Are used or refurbished Kilo class submarines available for export?

Used or refurbished Kilos have appeared in a few cases, such as Russian offers to India for three additional hulls as part of packages valued around $1.8 billion to $2 billion, but these deals remain rare and involve complex refit work to extend remaining life, so most customers still prefer new builds or structured midlife upgrades of their own boats, according to refurbished Kilo offer reporting in The Diplomat.

What is the most expensive Kilo type configuration reported so far?

The highest figures in open sources relate to modern Project 636.3 Improved Kilo submarines armed with Kalibr missiles and supported by dedicated infrastructure, where per unit replacement values and program level estimates cluster near $350 million to $400 million per boat, especially in high demand theaters highlighted by recent Russian Black Sea losses and analyzed by outlets such as The National Interest.
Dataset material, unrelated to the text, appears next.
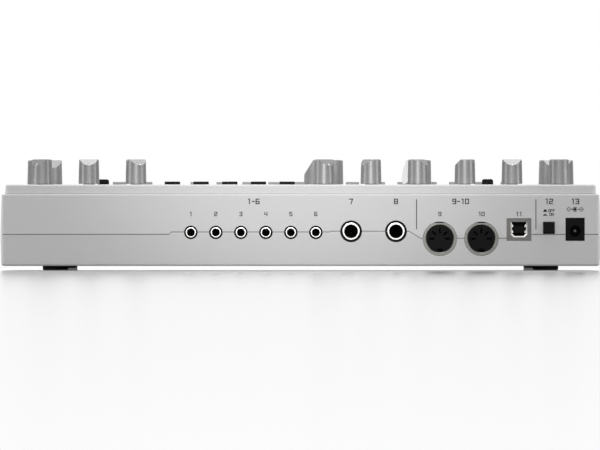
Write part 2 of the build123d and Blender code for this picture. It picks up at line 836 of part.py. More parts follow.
def make_leds():
    leds = []
    for x, y in led_places:
        led = post(x, y, board_top_z, deck_z - led_base_drop, led_base_diameter)
        led += post(x, y, deck_z - led_base_drop, deck_z - led_recess, led_diameter)
        leds.append(fillet(led.edges().group_by(Axis.Z)[-1], led_tip_radius))
    return leds


# ---------------------------------------------------------------- moving pieces
def make_knob(x, y, diameter, top_diameter, chord, slope, pointer):
    """A turned knob with a slanted facet on its pointer side, and the shaft that carries it."""
    low = deck_z + knob_gap
    height = knob_top_z - low
    knob = Pos(0, 0, low + height / 2) * Cone(diameter / 2, top_diameter / 2, height)
    knob = fillet(knob.edges().group_by(Axis.Z)[-1], knob_edge_radius)
    facet = Pos(chord, 0, knob_top_z) * Rot(0, slope, 0)
    knob -= facet * Pos(0, 0, diameter / 2) * Box(4 * diameter, 2 * diameter, diameter)
    along = facet_dot_below_top / math.sin(math.radians(slope))
    knob -= facet * Pos(along, 0, 0) * Cylinder(facet_dot_diameter / 2, 2 * facet_dot_depth)
    knob -= post(0, 0, low, shaft_top_z, shaft_diameter + 2 * thread_gap)
    knob = Pos(x, y, 0) * Rot(0, 0, 90 + pointer) * knob
    shaft_low = board_top_z + pot_floor + shaft_end_gap
    return [knob, post(x, y, shaft_low, shaft_top_z, shaft_diameter)]


def make_key(x, y, width, length, rise):
    """A key cap with the flange that keeps it in the deck, and its switch's plunger."""
    half_x = width / 2
    half_y = length / 2
    flange_low = key_flange_top_z - key_flange_height
    cap = block(x - half_x, x + half_x, y - half_y, y + half_y, flange_low, deck_z + rise)
    rims = cap.edges().group_by(Axis.Z)[-1] + cap.edges().filter_by(Axis.Z)
    cap = fillet(rims, key_edge_radius)
    half_x += key_flange
    half_y += key_flange
    cap += block(x - half_x, x + half_x, y - half_y, y + half_y, flange_low, key_flange_top_z)
    plunger_low = board_top_z + switch_height - plunger_depth
    return [cap, post(x, y, plunger_low, flange_low, plunger_diameter)]


def make_slide_cap(x, y):
    """A slide-switch cap with a rounded, grooved top, on its stem."""
    top = deck_z + slide_cap_rise
    low = deck_underside_z + slide_cap_seat
    half_x = slide_cap_width / 2
    half_y = slide_cap_length / 2
    cap = block(x - half_x, x + half_x, y - half_y, y + half_y, low, top)
    cap = fillet(cap.edges().group_by(Axis.Z)[-1].filter_by(Axis.Y), slide_crown_radius)
    groove = Rot(0, 45, 0) * Box(slide_groove_side, slide_cap_length, slide_groove_side)
    grooves = int(slide_cap_width / slide_groove_pitch)
    for i in range(grooves):
        cap -= Pos(x + (i - (grooves - 1) / 2) * slide_groove_pitch, y, top) * groove
    stem_low = board_top_z + slide_body_height - slide_stem_depth
    half = slide_stem / 2
    return cap + block(x - half, x + half, y - half, y + half, stem_low, low)


def make_power_button():
    end_y = rear_y + power_cap_proud
    half_x = power_cap_width / 2
    half_z = power_cap_height / 2
    cap = block(power_x - half_x, power_x + half_x, end_y - power_cap_length, end_y,
                power_z - half_z, power_z + half_z)
    cap = fillet(cap.edges().group_by(Axis.Y)[-1], key_edge_radius)
    half = power_plunger / 2
    return cap + block(power_x - half, power_x + half,
                       end_y - power_cap_length - power_plunger_depth, end_y - power_cap_length,
                       power_z - half, power_z + half)


# ---------------------------------------------------------------- write every node
top_case, bottom_case = make_case()
save("top_case", top_case)
save("bottom_case", bottom_case)
save("rubber_feet", make_feet())
save("case_screws", make_case_screws())
save("board_screws", make_board_screws())
save("main_board", make_board())
save("board_components", make_board_components())
save("jack_housings", make_jack_housings())
save("jack_bushings", make_jack_bushings())
save("din_shields", [make_din_shield(x) for x in din_xs])
save("din_inserts", [make_din_insert(x) for x in din_xs])
save("usb_shell", make_usb_shell())
save("usb_tongue", make_usb_tongue())
save("power_switch_body", make_power_switch())
save("dc_jack_housing", make_dc_housing())
save("dc_jack_pin", make_dc_pin())
save("potentiometers", make_potentiometers())
save("rotary_selectors", make_rotary_selectors())
save("slide_switch_bodies", make_slide_bodies())
save("key_switches", make_key_switches())
save("leds", make_leds())

for i, (x, pointer) in enumerate(zip(level_knob_xs, level_knob_pointers)):
    knob = make_knob(x, level_row_y, level_knob_diameter, level_knob_top_diameter,
                     level_knob_chord, facet_slope, pointer)
    save(f"level_knob_{i + 1}", knob)
for name, x, pointer in (("tempo_knob", -end_knob_x, tempo_pointer),
                         ("volume_knob", end_knob_x, volume_pointer)):
    save(name, make_knob(x, large_row_y, end_knob_diameter, end_knob_top_diameter,
                         end_knob_chord, facet_slope, pointer))
save("mode_knob", make_knob(mode_knob_x, large_row_y, mode_knob_diameter, mode_knob_top_diameter,
                            mode_knob_chord, mode_facet_slope, mode_pointer))
save("voice_knob", make_knob(voice_knob_x, large_row_y, voice_knob_diameter,
                             voice_knob_top_diameter, voice_knob_chord, voice_facet_slope,
                             voice_pointer))
for name, x, y, width, length, rise in key_places():
    save(name, make_key(x, y, width, length, rise))
for name, x, y, _ in slide_places():
    save(name, make_slide_cap(x, y))
save("power_button", make_power_button())
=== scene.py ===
import json
import math

import bmesh
import bpy
from bpy.props import FloatProperty, FloatVectorProperty, PointerProperty
from bpy.types import NodeSocket, Operator, Panel, PropertyGroup, Scene
from mathutils import Matrix, Vector


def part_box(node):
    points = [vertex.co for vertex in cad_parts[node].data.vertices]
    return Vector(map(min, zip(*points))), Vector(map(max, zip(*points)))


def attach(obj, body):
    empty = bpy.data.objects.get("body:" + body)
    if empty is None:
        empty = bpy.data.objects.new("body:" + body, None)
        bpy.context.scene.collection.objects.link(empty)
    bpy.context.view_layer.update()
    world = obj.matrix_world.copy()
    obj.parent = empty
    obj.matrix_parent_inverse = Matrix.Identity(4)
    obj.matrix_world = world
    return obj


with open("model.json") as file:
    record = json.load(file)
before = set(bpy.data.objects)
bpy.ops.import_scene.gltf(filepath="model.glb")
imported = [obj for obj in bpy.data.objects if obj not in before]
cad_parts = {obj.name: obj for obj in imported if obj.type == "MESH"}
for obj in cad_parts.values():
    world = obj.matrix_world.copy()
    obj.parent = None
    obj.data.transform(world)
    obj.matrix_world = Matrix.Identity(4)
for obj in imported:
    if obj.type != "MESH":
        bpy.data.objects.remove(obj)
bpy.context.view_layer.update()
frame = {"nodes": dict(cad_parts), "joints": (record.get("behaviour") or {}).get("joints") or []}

bl_info = {
    "name": "Drum Machine Dresser",
    "version": (1, 0, 0),
    "blender": (4, 5, 0),
    "location": "View3D > Sidebar > Drum Machine",
    "description": "Finishes, printing, socket contacts and a studio for a table-top drum machine",
    "category": "Object",
}

MM = 0.001
WHITE = (1, 1, 1, 1)


# ---- places from the frame
CASE_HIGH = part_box("top_case")[1]
REAR_Y = CASE_HIGH.y
DECK_Z = CASE_HIGH.z
BASE_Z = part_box("bottom_case")[0].z
KNOB_TOP_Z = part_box("tempo_knob")[1].z
PARTING_Z = 18.0 * MM         # the case is widest here
DRAFT = math.radians(1.7)     # and leans in above it
MINI_JACKS = 6

LEVEL_KNOBS = [f"level_knob_{i}" for i in range(1, 10)]
END_KNOBS = ["tempo_knob", "volume_knob"]
SELECTOR_KNOBS = ["mode_knob", "voice_knob"]
STEP_KEYS = [f"step_key_{i:02d}" for i in range(1, 17)]
FUNCTION_KEYS = [f"function_key_{i}" for i in range(1, 6)]
CORNER_KEYS = ["run_key", "tap_key"]
SLIDE_CAPS = ["pattern_switch_cap", "level_switch_cap"]
KNOBS = LEVEL_KNOBS + END_KNOBS + SELECTOR_KNOBS


def joint_axis(node):
    """The axis of the hinge that turns a knob, as x and y."""
    for joint in frame["joints"]:
        if joint["child"] == node:
            return Vector(joint["pos_m"][:2])
    raise RuntimeError(f"no joint turns {node}")


def corners_of(places):
    """Lowest and highest corner of the box round some points."""
    low = Vector([min(place[k] for place in places) for k in range(3)])
    high = Vector([max(place[k] for place in places) for k in range(3)])
    return low, high


def centre(node):
    """Middle of a node's box."""
    low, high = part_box(node)
    return (low + high) / 2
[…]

How much do Kilo class midlife refits cost?

Indian and Russian refit programs indicate that a ten year life extension and modernization cycle for Kilo variants can run to roughly $700 million to $800 million for four submarines, or around $175 million to $200 million per boat, which covers hull repair, systems renewal and weapon integration work at shipyards in Russia and partner countries, according to Kilo refit contracts reported by The Economic Times.

How does the Kilo class price compare with new AIP equipped designs?

Air independent propulsion submarines like the Chinese Type 039A and some Scorpene variants typically appear in a higher band of $400 million to $600 million per unit, reflecting their more complex propulsion, sensors and automation, so Kilo class boats come in lower on average, which appeals to navies that accept shorter submerged endurance in exchange for reduced acquisition cost, a tradeoff discussed in AIP submarine cost reporting from Asian Military Review.